Obviously not all news is good news, but there are steps we can take to protect our mental health while still staying informed about what’s going on in our world.

Calm Baby, Confident Baby

by Jessica Fox, LCPC

I had a plan for my daughter before she was even a twinkle in my eye.  Not the kind of plan that many parents have for their children, like to be a doctor, a lawyer, or the first female President of the United States of America!  No, my plan was to raise the least anxious child I could possibly imagine.  I wanted her to have confidence instilled in her at an early age.    A plan that maybe only a psychotherapist would set out as the number one goal, but a plan nonetheless.  

I believe that confidence, especially the kind of confidence used to tackle challenges, is a primary ingredient for coping with anxiety.  As a psychotherapist with a younger clientele, I see anxiety manifest itself in young children and through adolescence.  Young children usually exhibit anxiety in psychosomatic forms, like a bad stomachache or by developing a “nervous habit.”  Adolescents are better equipped to express their anxiety verbally, but can experience it at a high volume and intensity.  

In order to carry out my plan for my baby, I needed to take the skills I teach my clients into consideration and think about how to apply that in an age-appropriate manner to my infant (now a toddler).  I can happily say that I have a confident, adventurous and calm toddler.  

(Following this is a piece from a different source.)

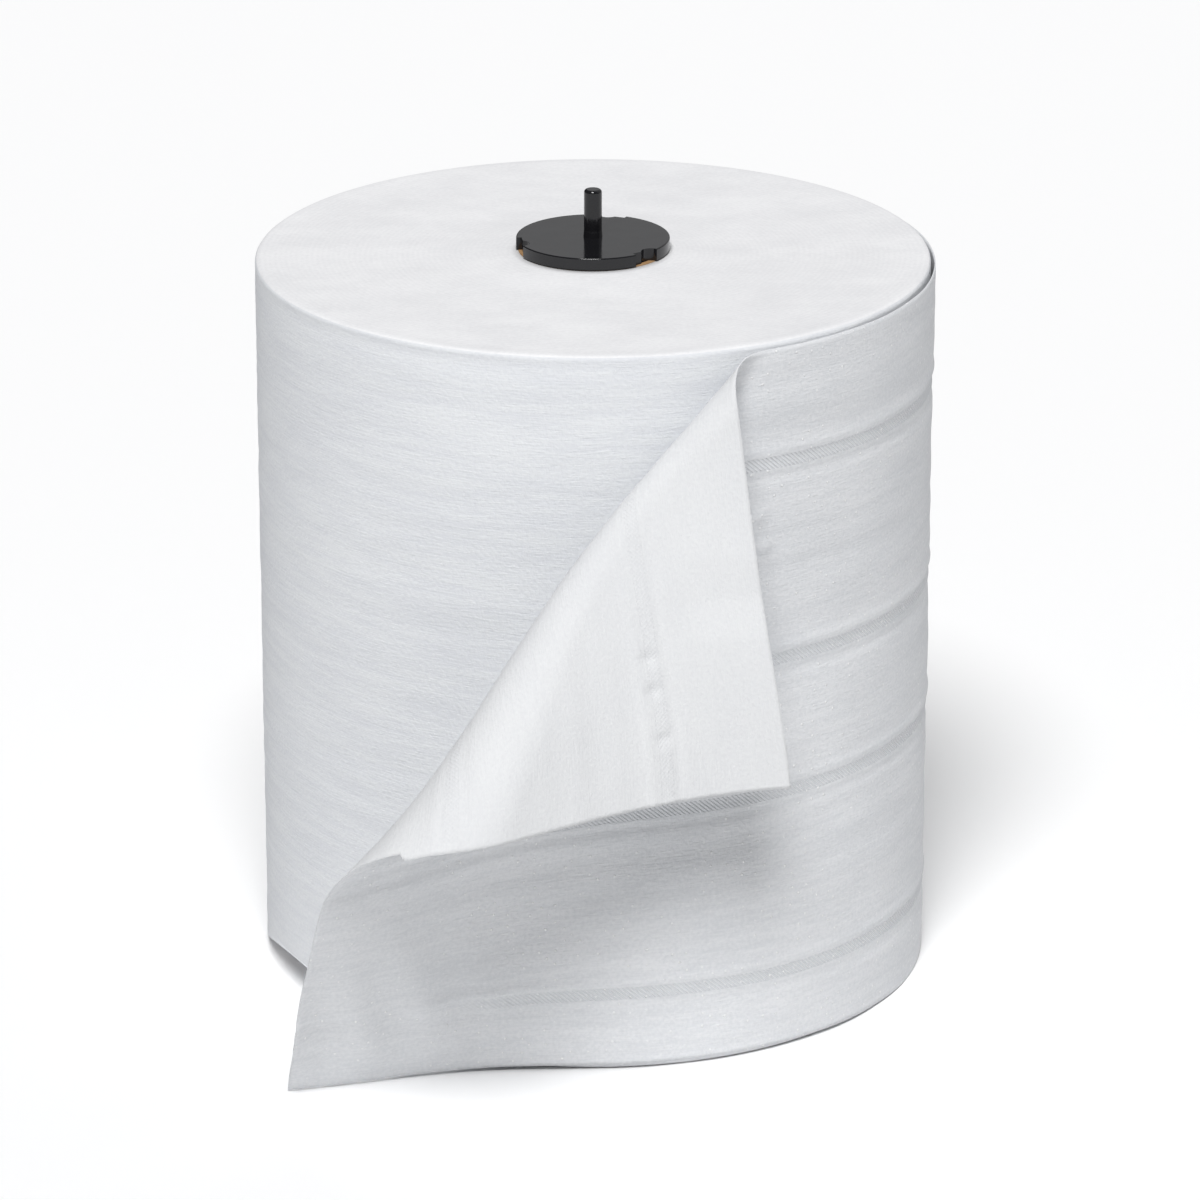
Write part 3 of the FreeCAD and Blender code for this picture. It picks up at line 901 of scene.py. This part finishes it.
# %% [markdown]
# The grid starts flat, one unit wide and high. Its cells are about 1.25 mm, fine enough for the
# ridges beside the bands. Past the nick in the cut end the paper runs 2.2 mm further out, and
# the longer part narrows towards the corner. The Solidify modifier then gives the paper its
# thickness towards the roll and puts the inner face on its own material.

# %% Lay out the flat grid
CELL = 1.25 * MM
NICK_UP = 106 * MM
LONGER_AT_NICK = 2.2 * MM
LONGER_AT_CORNER = 0.4 * MM


def longer_by(up):
    """How much further out the paper runs past the nick in its cut end."""
    if up <= NICK_UP:
        return 0.0
    past_nick = (up - NICK_UP) / (WEB_WIDTH - NICK_UP)
    return LONGER_AT_NICK + (LONGER_AT_CORNER - LONGER_AT_NICK) * past_nick


columns = round(full_length(0.5) / CELL)
rows = round(WEB_WIDTH / CELL)
web = bmesh.new()
bmesh.ops.create_grid(web, x_segments=columns, y_segments=rows, size=0.5)
laid_out = {}
for vert in web.verts:
    share = vert.co.y + 0.5
    longer = longer_by(share * WEB_WIDTH)
    along = (vert.co.x + 0.5) * (full_length(share) + longer) - longer
    laid_out[vert] = (along, share * WEB_WIDTH)
uv_layer = web.loops.layers.uv.new("web")
for face in web.faces:
    for loop in face.loops:
        loop[uv_layer].uv = laid_out[loop.vert]
print("grid: %d by %d cells" % (columns, rows))

# %% Roll it into place and raise its relief
for vert, (along, up) in laid_out.items():
    vert.co = web_point(along, up)
web.normal_update()
turn_face = max(web.faces, key=lambda face: face.calc_center_median().x)
if turn_face.normal.x < 0:
    bmesh.ops.reverse_faces(web, faces=web.faces)
web.normal_update()
shifts = {vert: vert.normal * web_relief(*place) for vert, place in laid_out.items()}
for vert, shift in shifts.items():
    vert.co += shift
print("most relief: %.1f mm" % (max(shift.length for shift in shifts.values()) / MM))

# %% Give it the paper's thickness
PAPER_THICKNESS = 0.3 * MM

loose_web = new_piece(web, "loose_web", [tissue_outside, tissue_inside])
thickness = loose_web.modifiers.new("paper thickness", "SOLIDIFY")
thickness.thickness = PAPER_THICKNESS
thickness.offset = -1
thickness.material_offset = 1
thickness.use_even_offset = False
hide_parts("paper_roll")

# %% [markdown]
# ## Floor and light
#
# The picture is a studio shot on white: one large soft light from the front and above, and pale
# surroundings that fill the shadows. A sun lamp with a wide angle does the same and lights the
# whole floor evenly, where an area lamp would leave it greyer towards the edges. A weak second
# one from behind, right of the middle, brightens the roll's right edge, gives the plug its gloss
# and leaves the shadows at the front alone.

# %% Floor
FLOOR_RADIUS = 4.0
FLOOR_CORNERS = 96

floor_material, _, floor_shader = new_material("white_studio_floor")
floor_shader.inputs["Base Color"].default_value = linear("fdfdfd")
floor_shader.inputs["Roughness"].default_value = 0.9
floor_build = bmesh.new()
bmesh.ops.create_circle(
    floor_build, cap_ends=True, segments=FLOOR_CORNERS, radius=FLOOR_RADIUS
)
floor_mesh = bpy.data.meshes.new("floor")
floor_build.to_mesh(floor_mesh)
floor_build.free()
floor_mesh.materials.append(floor_material)
floor = bpy.data.objects.new("floor", floor_mesh)
bpy.context.scene.collection.objects.link(floor)
print("floor: %.0f m across" % (2 * FLOOR_RADIUS))


# %% Light
WORLD_STRENGTH = 0.08

# Name, strength, azimuth from the front towards the right, elevation and angular width
LAMPS = [
    ("key", 3.12, math.radians(-7), math.radians(56), math.radians(24)),
    ("back", 0.65, math.radians(133), math.radians(30), math.radians(100)),
]

world = bpy.data.worlds.new("white_studio")
world.use_nodes = True
world.node_tree.nodes["Background"].inputs["Color"].default_value = linear("f4f7ff")
world.node_tree.nodes["Background"].inputs["Strength"].default_value = WORLD_STRENGTH
bpy.context.scene.world = world
bpy.context.scene.view_settings.view_transform = "Standard"

for name, strength, azimuth, elevation, spread in LAMPS:
    lamp_data = bpy.data.lights.new(name, "SUN")
    lamp_data.energy = strength
    lamp_data.angle = spread
    lamp = bpy.data.objects.new(name, lamp_data)
    level = Vector((math.sin(azimuth), -math.cos(azimuth), 0)) * math.cos(elevation)
    towards_lamp = level + Vector((0, 0, math.sin(elevation)))
    lamp.rotation_euler = (-towards_lamp).to_track_quat("-Z", "Y").to_euler()
    bpy.context.scene.collection.objects.link(lamp)
    print("%s lamp: %.2f W per square metre" % (name, strength))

How much of that I can contribute to genetics, I am not sure.  However, a person’s environment is what can bring out natural attributes, so it is imperative that we consider nurture in this equation.  Here is a list of things to consider when trying to raise a confident person with low anxiety starting from birth:  

1. Model the ability to cope with frustration.  

2. Use “emotion” language starting from day one. 

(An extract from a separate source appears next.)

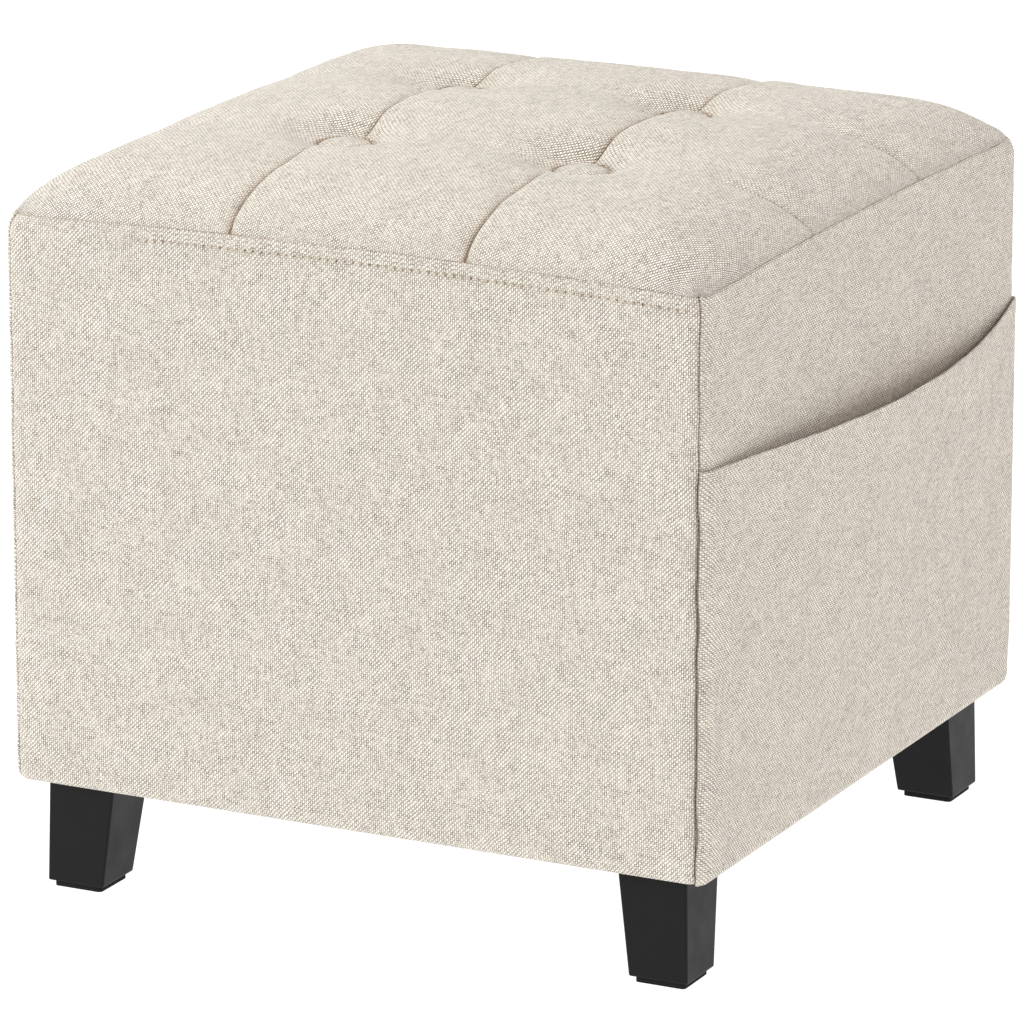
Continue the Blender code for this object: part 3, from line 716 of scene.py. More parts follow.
def seat_wrinkles(x, y, from_edge):
    """Fine relief of the seat cover: puckers along the seam and faint rays round the buttons."""
    rays = np.zeros_like(x)
    # Each button's rays start at another angle.
    for (end, side), dx, dy in from_buttons(x, y):
        phase = (7.0 * BUTTON_X[end, side] + 3.0 * CHANNEL_Y[end]) / PLEAT_X
        rays = rays + np.cos(RAYS * np.arctan2(dy, dx) + phase) * bump(np.hypot(dx, dy) - RAY_AT, RAY_REACH)
    along_edge = np.where(np.abs(x) > np.abs(y), y, x)
    seam_puckers = puckers(along_edge, from_edge, 5, **SEAT_PUCKERS)
    swell = ripple(x + 0.6 * y, SWELL_SIZES[0], 8) * ripple(y - 0.4 * x, SWELL_SIZES[1], 9)
    return RAY_HEIGHT * rays + seam_puckers + SWELL_HEIGHT * swell * ease(from_edge / SWELL_FADE)


print(f"{RAYS:.0f} rays round each button, {1000 * RAY_HEIGHT:.2f} mm high")

# %% The seat's grid of points
SEAT_STEP = 2.1 * MM
SEAM_FADE = 3.0 * MM        # all relief fades out over this distance to the seam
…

3. Consider a strong attachment with your newborn but allow him/her to sleep in his/her own space 

4. Provide a safe environment for your child to explore without sacrificing your own sanity! 

5. Encourage your baby to do things on her own during play without interfering the moment it gets tough for them. Let your baby “sit through” her own frustration; this is a critical opportunity to develop future coping skills. Alternatively, help only to the point where she can then take over.

For example, my daughter used to get so frustrated when she couldn’t put a puzzle piece in correctly and would end up clenching her fists and yelling.  I simply said in as calm a voice as I could muster, “I can see you are frustrated, it’s ok, try again.  Or, we can try another time.” It didn’t take long for her to pull herself together and try again.   

6.  Show your baby/toddler that you have faith in them.  If you do things for your child that they can developmentally capable of themselves, then you are hindering natural development. So, even if your child spills milk on the floor, allow her to attempt to hold a cup without your help.  A little spilled milk never hurt anybody. Really. 

7.  Be careful what you say.  I often hear older generations in my family say things to my daughter like, “You are GOING to break your neck!” if they see me allow her to climb on something that they view as dangerous.  Of course I am right there to spot her and monitor her safety.  I would say something a little less definitive, like “Be careful, watch your step.”  Telling a child something so definitive can be dangerous, because as kids, they think we know EVERYTHING, so talking in extremes can cause a child unnecessary anxiety.   

8.  After the newborn phase is over, teach your child to cope with stressors in various healthy ways, like singing, stretching, reading or hugging.  Try to avoid doing whatever will make them happy in the moment like putting on the TV or giving them a cookie to stop crying.   

9. If you have anxiety yourself, consider talking to a therapist to find out ways to reduce it for your and your family’s sake.